Fluorescent oil on Nasa plane to visualise flow

Nasa wind tunnel show airflow with fluorescent oil Nasa wind tunnel tests show airflow using fluorecent oil over the wings during research of future aircraft body designs
Researchers in the US have sprayed a fluorescent oil on a wind tunnel model to visualise the flow of air over the wing and body of an aircraft.

The work carried out by Nasa at its Langley Research Centre saw a 5.8% scale model of a futurist hybrid wing body undergoing testing to visualise airflow over the fuselage and wings. These patterns are important in determining crucial aircraft characteristics such as lift and drag.

It is one of the many techniques used to assess the feasibility of different designs of future aircraft and spacecraft. The model used in the picture above measures 14 by 22 foot (4.3m by 6.7m) and is shown here with two engines on top of the fuselage.

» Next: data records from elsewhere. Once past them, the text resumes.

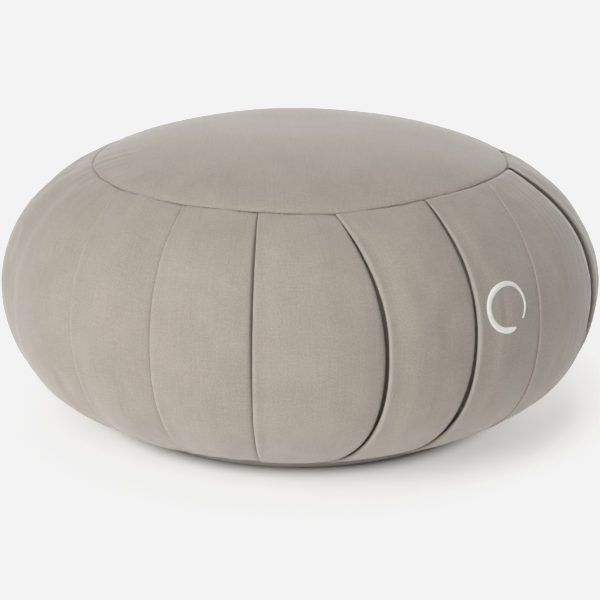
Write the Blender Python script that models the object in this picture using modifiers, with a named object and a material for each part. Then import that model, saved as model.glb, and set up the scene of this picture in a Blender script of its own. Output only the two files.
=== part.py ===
"""Zafu meditation cushion: a round, firmly filled cover of woven cotton.

Three pieces of cloth are sewn together: a long strip laid in knife pleats that makes the
side, and a round panel at the top and at the foot. The side band holds the filling, so it
is one solid with a step and a slit at each fold. Each panel is a thin sheet on it.

Metres, +Z up. The origin is the middle of the footprint, at floor level. Angles go round
the cushion from -Y, which is its front, and grow towards +X.
"""

import math
from collections import namedtuple

import bmesh
import bpy
from mathutils import Vector

OBJECT_NAME = "zafu_cushion"

# The outline, from the top seam out to the widest level and in again to the foot seam.
WIDEST_RADIUS = 0.2000
WIDEST_HEIGHT = 0.0896
TOP_SEAM_RADIUS = 0.1385
TOP_SEAM_HEIGHT = 0.1705
FOOT_SEAM_RADIUS = 0.1330
FOOT_SEAM_HEIGHT = 0.0081
# Each half of it is one cubic curve. It leaves a seam at this slope below or above level,
# it is upright where it is widest, and the reaches are the lengths of its handles.
TOP_SLOPE = math.radians(25.0)
TOP_REACH = 0.0304
UPPER_REACH = 0.0458
LOWER_REACH = 0.0459
FOOT_SLOPE = math.radians(16.0)
FOOT_REACH = 0.0362

# The top panel rises over the filling, and the foot panel is flat out to REST_RADIUS.
CROWN_RISE = 0.0216
CROWN_POWER = 3.1
REST_RADIUS = 0.1230
FOOT_TURN_POWER = 1.4

CLOTH_THICKNESS = 0.0020
PIECE_GAP = 0.00035
SEAM_GAP = 0.0007
MERGE_DISTANCE = 0.00001
SHARP_ANGLE = math.radians(50.0)
# The share of an outline over which its slope is taken.
SLOPE_STEP = 0.001

# One row for each fold: its angle in degrees at the top seam, at the widest level and at
# the foot seam, how much deeper than the common one its slit is, and how much the top seam
# rises there. The side at larger angles always lies on top. The seventh is the placket.
Fold = namedtuple("Fold", "top widest foot depth lift")
FOLDS = (
    Fold(top=-53.9, widest=-43.8, foot=-46.0, depth=0.7, lift=0.0),
    Fold(top=-30.6, widest=-26.0, foot=-26.8, depth=0.8, lift=0.0),
    Fold(top=-10.3, widest=-7.8, foot=-9.6, depth=1.0, lift=0.0),
    Fold(top=8.9, widest=15.3, foot=7.0, depth=1.2, lift=-0.0012),
    Fold(top=33.2, widest=32.1, foot=26.5, depth=1.2, lift=0.0026),
    Fold(top=56.7, widest=46.8, foot=49.5, depth=0.7, lift=0.0036),
    Fold(top=80.0, widest=75.2, foot=69.0, depth=1.3, lift=0.0010),
    Fold(top=101.5, widest=94.5, foot=91.0, depth=1.0, lift=0.0005),
    Fold(top=124.5, widest=118.0, foot=117.0, depth=0.9, lift=-0.0010),
    Fold(top=147.5, widest=143.5, foot=142.0, depth=1.1, lift=0.0008),
    Fold(top=170.5, widest=168.0, foot=167.0, depth=1.0, lift=0.0),
    Fold(top=193.0, widest=193.0, foot=192.5, depth=1.1, lift=0.0012),
    Fold(top=216.0, widest=217.5, foot=217.0, depth=0.9, lift=-0.0008),
    Fold(top=238.5, widest=242.5, foot=242.5, depth=1.0, lift=0.0006),
    Fold(top=261.0, widest=267.0, foot=267.5, depth=1.1, lift=0.0),
    Fold(top=283.5, widest=291.5, foot=292.0, depth=0.8, lift=0.0006),
)

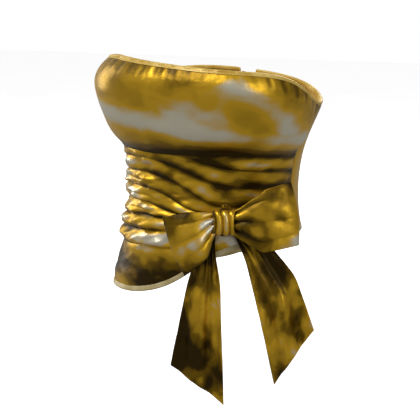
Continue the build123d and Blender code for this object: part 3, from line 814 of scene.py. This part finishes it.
class BOWTOP_OT_ruched(PieceOperator):
    """Model the ruched waist panel and its plain skirt."""

    bl_idname = "bowtop.ruched"
    bl_label = "Ruched Panel"

    def model(self, context):
        def seam_height(angle):
            return np.full_like(angle, BUST_SEAM)

        cloth = context.scene.top_sizes.cloth
        piece = wall_cloth("waist_cloth", FRONT, wall.hem, seam_height, waist_drape, (300, 165), cloth)
        finish = satin("ruched satin", 3.0, (1.0, 1.0, 2.0), 1.9)
        dress(piece, finish, "bodice", "satin_ruched", "front_drape")
        declare_sheet(piece, "gathered", 0.44, 0.24, "lining_front_cloth")


class BOWTOP_OT_back(PieceOperator):
    """Model the two back panels beside the zip."""

    bl_idname = "bowtop.back"
    bl_label = "Back Panels"

    def model(self, context):
        finish = satin("back satin", 5.0, (1, 1, 0.6))
        cloth = context.scene.top_sizes.cloth
        for side in ("left", "right"):
            name, arc = f"back_cloth_{side}", ARCS["back_" + side]
            piece = wall_cloth(name, arc, wall.hem, wall.neckline, back_drape, (130, 190), cloth)
            dress(piece, finish, "bodice", "satin", f"back_panel_{side}")
            declare_sheet(piece, "stretched", 0.21, 0.28, f"lining_back_{side}_cloth")


class BOWTOP_OT_lining(PieceOperator):
    """Model the lining's three parts."""

    bl_idname = "bowtop.lining"
    bl_label = "Lining"

    INSET = 1 * MM  # how far the lining's edges lie inside the bindings

    def hem_edge(self, angle):
        return wall.hem(angle) + self.INSET

    def neck_edge(self, angle):
        return wall.neckline(angle) - self.INSET

    def model(self, context):
        finish = plain_cloth("lining twill", (0.36, 0.20, 0.015), (0.62, 0.38, 0.05), 0.6, 260, "Z")
        for part, arc in ARCS.items():
            columns = 160 if part == "front" else 80
            edges = self.hem_edge, self.neck_edge
            piece = wall_cloth(f"lining_{part}_cloth", arc, *edges, lining_drape, (columns, 110), 0.6 * MM)
            dress(piece, finish, "bodice", "lining", f"lining_{part}")
            size = (0.42, 0.33) if part == "front" else (0.20, 0.28)
            declare_sheet(piece, "stretched", *size, "waist_stay_ribbon")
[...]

The test was carried out in a subsonic wind tunnel at a high angle of attack, with vortexes being formed and drifting down the wings, pointing to the possibility that the aircraft is being developed to be able to carry out a short take off and landings (STOL).

Nasa is well known for taking a practical approach to the development of aerospace vehicles and systems. Many of the techniques applied date back to the 1950s-60s, and while the agency has modernised by using all kinds of advanced simulation and computer aided research and development, it carries out more practical experiments and testing than perhaps any other agency in the world.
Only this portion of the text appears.